I was contacted by Open Road Media and received a copy of this book. I read two other Bainbridge novels which I enjoyed (links below). I thought I might as well take the opportunity to receive a book I was likely to enjoy. This time I was slightly less vested in the characters and maybe that took away from it for me a bit.
Cover image via Goodreads
The Birthday Boys by Beryl Bainbridge
Other books by Bainbridge reviewed on this blog:
The Girl in the Polka Dot Dress (book club discussion)
Every Man for Himself (4/5)
Summary from Goodreads:
In this stunning novel, award-winning author Beryl Bainbridge offers a fictionalized account of the doomed Antarctic expedition led by Captain Scott in 1912. At once hair-raising and beautiful, here is an astonishing tale of misguided courage and human endurance. The Birthday Boys of the title are Scott and four members of his team, each of whom narrates a section of the book. As the story progresses the reader discovers that these men may not be reliable reporters. Their cocky optimism is both ghastly and dangerous. Brought up to despise professional expertise, their enterprise is lunatic, amateur and gentlemanly. Beryl Bainbridge makes it hauntingly clear: the men are fatally doomed in their bravery, the very stuff of heroes. Captain Scott’s poignant trek becomes, in this remarkable novel, a historical event which prefigures the terrible new world dawning in Europe. It was an inept rehearsal for the carnage of the first world war, the ultimate challenge for the arrogant generals who shared Scott’s skewed notion of courage that led men qualmlessly into harm’s way.
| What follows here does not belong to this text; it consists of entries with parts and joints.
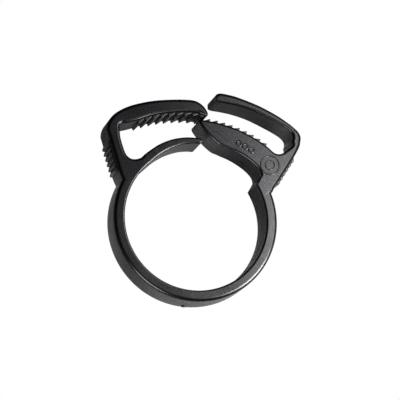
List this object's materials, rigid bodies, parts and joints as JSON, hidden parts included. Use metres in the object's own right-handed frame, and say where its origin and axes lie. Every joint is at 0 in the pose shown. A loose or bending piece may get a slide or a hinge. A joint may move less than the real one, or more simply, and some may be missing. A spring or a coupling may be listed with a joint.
{
  "type": "hose clamp",
  "caption": "One-piece moulded nylon ratchet hose clamp: a springy band with a toothed hollow jaw and a toothed wedge jaw under a backing arm.",
  "frame": {"origin": "on the bore axis, at the clamp's underside", "axes": "+Z along the bore axis, +Y from the bore towards the jaws, +X towards the wedge jaw"},
  "size_m": [0.0389, 0.0419, 0.0076],
  "materials": {
    "black_nylon": "satin moulded"
  },
  "bodies": {
    "saddle": {"band_saddle": "black_nylon", "gate_mark": "black_nylon"},
    "left_heel": {"band_left_heel": "black_nylon"},
    "left_lower_band": {"band_left_lower": "black_nylon"},
    "left_jaw": {"band_left_upper": "black_nylon", "left_post": "black_nylon", "left_grip_pad": "black_nylon"},
    "left_arm": {"toothed_arm": "black_nylon", "left_tooth_row": "black_nylon"},
    "tongue": {"hose_tongue": "black_nylon"},
    "right_heel": {"band_right_heel": "black_nylon"},
    "right_lower_band": {"band_right_lower": "black_nylon"},
    "right_jaw": {"band_right_upper": "black_nylon", "right_post": "black_nylon", "right_wedge": "black_nylon", "right_tooth_row": "black_nylon", "right_grip_pad": "black_nylon", "size_pips": "black_nylon", "mould_mark": "black_nylon"},
    "right_arm": {"backing_arm": "black_nylon"}
  },
  "joints": [
    {"name": "release_right", "type": "slide", "parent": "saddle", "child": "right_heel", "axis": [0, 0, 1], "range_m": [-0.0042, 0.0042], "stiffness_N_per_m": 200},
    {"name": "release_left", "type": "slide", "parent": "saddle", "child": "left_heel", "axis": [0, 0, -1], "range_m": [-0.0042, 0.0042], "stiffness_N_per_m": 200},
    {"name": "close_band", "type": "hinge", "parent": "right_heel", "child": "right_lower_band", "pos_m": [0.01049, -0.01086, 0], "axis": [0, 0, 1], "range_deg": [-4, 6.6], "stiffness_Nm_per_rad": 0.05},
    {"name": "bend_right_upper", "type": "hinge", "parent": "right_lower_band", "child": "right_jaw", "pos_m": [0.01506, -0.00105, 0], "axis": [0, 0, 1], "range_deg": [-4, 6.6], "stiffness_Nm_per_rad": 0.05},
    {"name": "bend_left_lower", "type": "hinge", "parent": "left_heel", "child": "left_lower_band", "pos_m": [-0.01049, -0.01086, 0], "axis": [0, 0, -1], "range_deg": [-4, 6.6], "stiffness_Nm_per_rad": 0.05},
    {"name": "bend_left_upper", "type": "hinge", "parent": "left_lower_band", "child": "left_jaw", "pos_m": [-0.01506, -0.00105, 0], "axis": [0, 0, -1], "range_deg": [-4, 6.6], "stiffness_Nm_per_rad": 0.05},
    {"name": "tongue_flex", "type": "hinge", "parent": "left_jaw", "child": "tongue", "pos_m": [-0.01013, 0.01103, 0], "axis": [0, 0, -1], "range_deg": [-5.6, 9.25], "stiffness_Nm_per_rad": 0.01},
    {"name": "backing_flex", "type": "hinge", "parent": "right_jaw", "child": "right_arm", "pos_m": [0.0195, 0.0173, 0], "axis": [0, 0, -1], "range_deg": [-0.9, 1.5], "stiffness_Nm_per_rad": 0.05},
    {"name": "press_teeth", "type": "hinge", "parent": "left_jaw", "child": "left_arm", "pos_m": [-0.01713, 0.01649, 0], "axis": [0, 0, -1], "range_deg": [0, 1.2], "stiffness_Nm_per_rad": 0.05}
  ],
  "couplings": [
    {"joint": "release_left", "follows": "release_right", "ratio": 1},
    {"joint": "bend_right_upper", "follows": "close_band", "ratio": 1},
    {"joint": "bend_left_lower", "follows": "close_band", "ratio": 1},
    {"joint": "bend_left_upper", "follows": "close_band", "ratio": 1},
    {"joint": "tongue_flex", "follows": "close_band", "ratio": 1.4},
    {"joint": "backing_flex", "follows": "close_band", "ratio": 0.22}
  ]
}
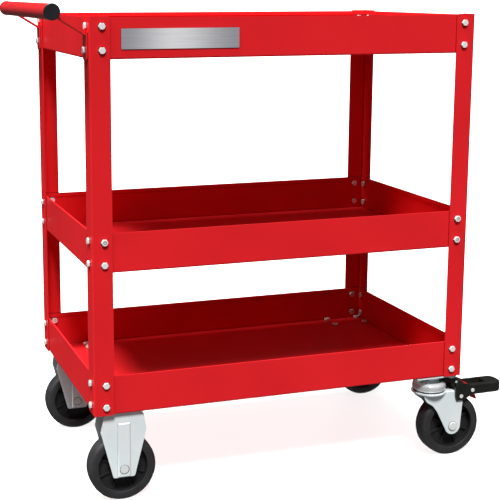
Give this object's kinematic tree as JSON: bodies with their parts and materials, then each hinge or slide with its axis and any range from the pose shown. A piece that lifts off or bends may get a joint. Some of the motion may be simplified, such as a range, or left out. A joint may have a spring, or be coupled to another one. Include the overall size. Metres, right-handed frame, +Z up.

I thought this book was a great fictionalization of an important historical event, something Bainbridge does amazingly well. I knew nothing of the 1912 expedition and maybe that’s because I’m an American and our education focused on who got to the moon first because winning is most important in history, right? Moving past that political tirade, I think the biggest distraction in this novel was the changing points of view. Each person seemed to have a strong relationship with one or two other members and their account would focus on those people and seemed to ignore everyone else so when we switched to another head, I had a hard time remembering who the now-important side characters were. They seemed to have different personalities in different points of view which was interesting but confusing at the same time. It made it hard to remember the characters.
I thought it was really admirable how the men kept moving toward the pole and followed Captain Scott when things seemed so bad. It seems a dedication I’m not sure many people would show today to a cause that seemed so unreachable and defeated. I’m not sure how much of their bravery was fictionalized and how much was historically recorded but Bainbridge painted these men in a rosy light.
I liked the first section, narrated by Taff Evans, best. He was more relatable than the more senior members of the expedition and it made his account easier to read. I could also relate to leaving like Evans was leaving his wife and could relate to the sadness he felt. Though he was less senior, he had a lot more experience than some and his flashbacks and advice gave the novel a good start.
I sympathized most with Titus. At the end when he wanted to push on with everyone else but also wanted to die, I could relate to his feelings of being lost but determined. I think that determination is what keeps me competing in endurance sports. These men had a similar mentality. If someone can do it, why can’t I do it, too? They weren’t the first ones to make it to the pole but they were not going to turn back and not make it because of that.
Image via the British Council
I enjoyed the detail of living in a camp at such cold temperatures. I think of camping in the summer and being so warm in my tent. I never would have thought of being as cold as these men were and the idea of a sleeping bag freezing seems ludicrous to me. It also blew me away how long the men were gone. This was 1910, there was no taking a plane over and jumping on a snowmobile to get to the pole. It was a very strenuous commitment that the men didn’t undertake lightly.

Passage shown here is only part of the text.